Step 2: Identify and Challenge Limiting Thoughts
Every limiting belief has an underlying fear—fear of failure, of looking bad or of losing control. Let me show you some examples …
- A designer delayed client deliveries because she believed “Perfection is non‐negotiable.”
- An entrepreneur avoided marketing work thinking “If I post and nobody engages, I must be a fraud.”
To challenge these thoughts, ask yourself: “What evidence supports this belief?” and “What evidence contradicts it?” Often you’ll find past successes that undermine the limiting script. Write down alternative perspectives. Repeating these new statements weakens the old patterns and opens the door to more balanced thinking.
Step 3: Reframe and Reinforce Growth Statements
Turn each limiting thought into a growth statement you can use as a mantra. Examples:
- “I learn faster by iterating than waiting for perfection.”
- “Every post is feedback that guides my next step.”
Anchor these new beliefs into your day with simple practices. Start meetings by silently repeating a relevant mantra. Use phone reminders or sticky notes on your monitor. Keep a success log where you note every small progress—finishing a draft, receiving constructive feedback or completing a task under time. Reviewing this log weekly reinforces the idea that effort yields results.
Step 4: Build Actionable Routines
A mindset makeover needs real world habits to take root. Design routines that embed new beliefs into your workflow:
- Morning Mindset Check (5 minutes): Read your growth statements and pick one core task aligned with your goals.
- Task Sprint Ritual (25 to 90 minutes): Work in focused intervals based on task complexity. End each sprint by noting what you learned or what to adjust next.
- Daily Debrief (5 minutes): Record wins and challenges in your journal. Ask “What did I learn?” rather than “What went wrong?”.
- Weekly Reflection (15 minutes): Review your success log, celebrate progress and plan experiments to test new routines or mindset shifts.
Over time these rituals build momentum. You’ll find that starting work feels natural because your mind and environment are aligned.

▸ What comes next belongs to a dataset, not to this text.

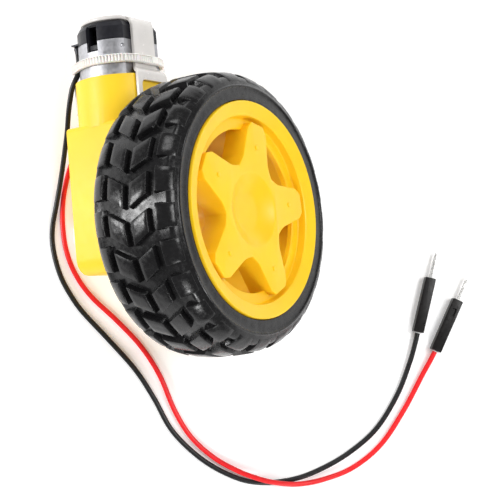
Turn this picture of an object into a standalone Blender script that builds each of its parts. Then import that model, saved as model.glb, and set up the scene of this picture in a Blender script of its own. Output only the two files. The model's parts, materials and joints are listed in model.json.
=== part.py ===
"""Straight gear motor with a shaft out of both sides, its wheel, cable tie and leads.

The object lies on a table: it rests on the inner edge of the tyre's tread and on one long
edge of the gearbox, so the axle leans. Inside the leaning assembly, local X runs along the
axle towards the wheel, local Y runs from the axle towards the motor, and local Z points out
of the gearbox's narrow face.

Sizes are in millimetres and are multiplied by MM where meshes are made. Blender's unit is
the metre.
"""

import math

import bmesh
import bpy
from mathutils import Euler, Matrix, Vector

MM = 0.001

# Gearbox. The block is centred on the axle in X and Z.
BLOCK_HALF_THICK = 9.4
BLOCK_HALF_HIGH = 11.25
BLOCK_END = -11.2
BLOCK_TOP = 25.8
BLOCK_CORNER = 4.0
WALL = 1.5
COLLAR_RADIUS = 11.3
COLLAR_TOP = 37.1
COVER_FROM = 6.75
SEAM = 0.15
LUG_END = -16.2
LUG_HOLE_Y = -13.2
LUG_HALF_WIDE = 3.4
LUG_HALF_THICK = 1.5
MOUNT_HOLE_RADIUS = 1.5
MOUNT_HOLE_Y = 20.5
MOUNT_HOLE_SPACING = 17.5
PEG_Y = 11.5
PEG_RADIUS = 2.0
PEG_LONG = 2.0
SCREW_PLACES = ((-8.3, -8.3), (-8.3, 8.3), (16.5, -8.6), (16.5, 8.6))
HOOK_FROM, HOOK_TO = 31.0, 32.8
HOOK_HALF_WIDE, HOOK_HIGH = 2.6, 0.85
SCREW_HEAD_RADIUS, SCREW_HEAD_SUNK = 1.7, 1.3
SCREW_RADIUS = 0.85
SCREW_TIP = -1.2

# Motor: a 20 mm can with two flats. Its front face sits on the gearbox's bulkhead.
CAN_RADIUS = 10.0
CAN_FLAT = 7.55
CAN_WALL = 0.8
MOTOR_FROM = BLOCK_TOP + SEAM
CAN_TO = 46.2
MOTOR_TO = 51.1
FRONT_BOSS_RADIUS = 3.05
MOTOR_SHAFT_RADIUS = 1.0
BUSH_RADIUS = 2.0
SLOT_WIDE = 3.4
TERMINAL_Z = 6.45
MAGNET_FROM, MAGNET_TO = 28.5, 42.5
MAGNET_INNER, MAGNET_OUTER = 6.6, 9.0
ROTOR_RADIUS = 6.2
COMMUTATOR_RADIUS = 2.4

# Gaps: round a seated piece, round a running piece, and round a pressed piece.
FIT = 0.1
RUN = 0.06
PRESS = 0.05

# Gears: one module throughout, and every pair works at the same centre distance.
MODULE = 0.5
PINION_TEETH, CROWN_TEETH = 8, 28
SMALL_TEETH, LARGE_TEETH = 12, 34
MIDDLE_SMALL_TEETH, MIDDLE_LARGE_TEETH = 17, 29
CENTRE_DISTANCE = (SMALL_TEETH + LARGE_TEETH) * MODULE / 2
TOOTH_SHARE = 0.42
ADDENDUM = 0.75 * MODULE
DEDENDUM = 1.1 * MODULE
FLANK_SLOPE = math.tan(math.radians(20))
GEAR_PIN_RADIUS = 1.0

# Output shaft: 5.4 mm, with flats 3.7 mm apart at both ends.
SHAFT_RADIUS = 2.7
SHAFT_HALF_LONG = 18.2
SHAFT_FLAT = 1.85
SHAFT_FLAT_FROM = 11.5

# Wheel, on the axle's positive side. The tyre's rounding is (distance from its middle, radius).
TYRE_MIDDLE = 26.1
TYRE_ROUNDING = (
    (0.0, 33.9),
    (4.0, 33.8),
    (7.0, 33.4),
    (9.0, 32.8),
    (10.3, 32.0),
    (11.1, 31.2),
    (11.7, 30.0),
    (12.0, 29.0),
)
TYRE_CONTACT = TYRE_ROUNDING[4]
RIM_RADIUS = 25.85
RIM_INNER_FACE = 13.0
RIM_OUTER_FACE = 38.4
SPOKES = 5
SPOKE_TURN = math.radians(-12)
HUB_FROM = 10.4

# Strap, cable tie and leads.
STRAP_HALF_WIDE = 4.1
STRAP_LOOP_HALF_WIDE = 5.7
STRAP_THICK = 1.0
TIE_FROM, TIE_TO = 40.05, 42.15
TIE_THICK = 1.0
TIE_GAP = 0.27
TIE_STEPS = 96
LEAD_RADIUS = 0.675
LEAD_PLACE = (5.75, -8.47)
HOUSING_LONG, HOUSING_WIDE, HOUSING_HIGH = 14.8, 2.8, 2.7
PIN_WIDE, PIN_LONG, PIN_INSIDE = 0.64, 12.9, 6.0

# The lean that puts the tread's inner shoulder and the block's lower edge on one table.
LEAN = math.atan2(
    TYRE_CONTACT[1] - BLOCK_HALF_HIGH, TYRE_MIDDLE - TYRE_CONTACT[0] + BLOCK_HALF_THICK
)
AXLE_HEIGHT = BLOCK_HALF_THICK * math.sin(LEAN) + BLOCK_HALF_HIGH * math.cos(LEAN)

# Each lead's route: points (x, y, z) on the table, from the point under the axle's middle.
BLACK_ROUTE = (
    (-10.15, 46.5, 13.6),
    (-10.1, 44.3, 13.6),
    (-10.1, 42.3, 13.6),
    (-10.25, 40.5, 13.75),
    (-11.2, 38.7, 13.85),
    (-12.3, 36.6, 13.1),
    (-13.2, 33.5, 11.9),
    (-13.9, 30.4, 10.5),
    (-14.6, 26.6, 8.4),
    (-15.8, 21.6, 5.8),
    (-17.5, 14.8, 3.0),
    (-19.2, 8.6, 1.3),
    (-20.6, 3.3, 0.75),
    (-21.0, -1.0, 0.72),
    (-20.6, -5.4, 0.72),
    (-19.4, -10.5, 0.72),
    (-17.3, -15.3, 0.72),
    (-14.6, -19.8, 0.72),
    (-8.7, -27.3, 0.72),
    (-2.3, -35.8, 0.72),
    (2.0, -43.7, 0.72),
    (6.2, -52.8, 0.72),
    (13.3, -60.8, 0.72),
    (21.3, -66.1, 0.72),
    (28.1, -68.2, 0.72),
    (35.9, -68.2, 0.72),
    (42.9, -66.6, 0.72),
    (51.3, -63.0, 0.72),
    (59.6, -57.2, 0.72),
    (66.1, -48.8, 0.72),
    (70.3, -40.4, 1.0),
    (72.2, -35.4, 1.3),
    (73.0, -32.9, 1.35),
)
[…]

Step 5: Monitor Progress and Iterate
No system stays perfect forever. Schedule a monthly audit of your blueprint. Use metrics like completed sprints, streaks on task boards or average time spent on high priority work. Compare these figures against your goals. If you see patterns of avoidance or slowdown, revisit the beliefs linked to those tasks. Adjust your growth statements or refine routines to address new challenges.
This cycle of plan, do, check and act comes from agile methodologies. Its power lies in continuous improvement—tiny shifts that compound into major gains over weeks and months.
Common Pitfalls
- Overloading your makeover with too many beliefs and routines. Focus on one or two key shifts at a time.
- Ignoring discomfort. Growth feels awkward. Acknowledge frustration and view it as proof you are stretching your limits.
- Tool obsession. Apps and planners help, but they won’t fix a fixed mindset. Start with mental shifts first.
- Perfectionism in data tracking. Record progress even when your journal entry is messy—imperfection still teaches.
Let’s summarize
Getting things done begins in the mind. By assessing current beliefs, challenging limiting thoughts, reframing them into growth statements, embedding those statements into daily routines and regularly reviewing outcomes you craft a living blueprint for productivity. This mindset makeover turns setbacks into feedback loops and tasks into experiments. Use these steps to shift from self doubt to self mastery and watch your to‐do list transform into a path of continuous growth.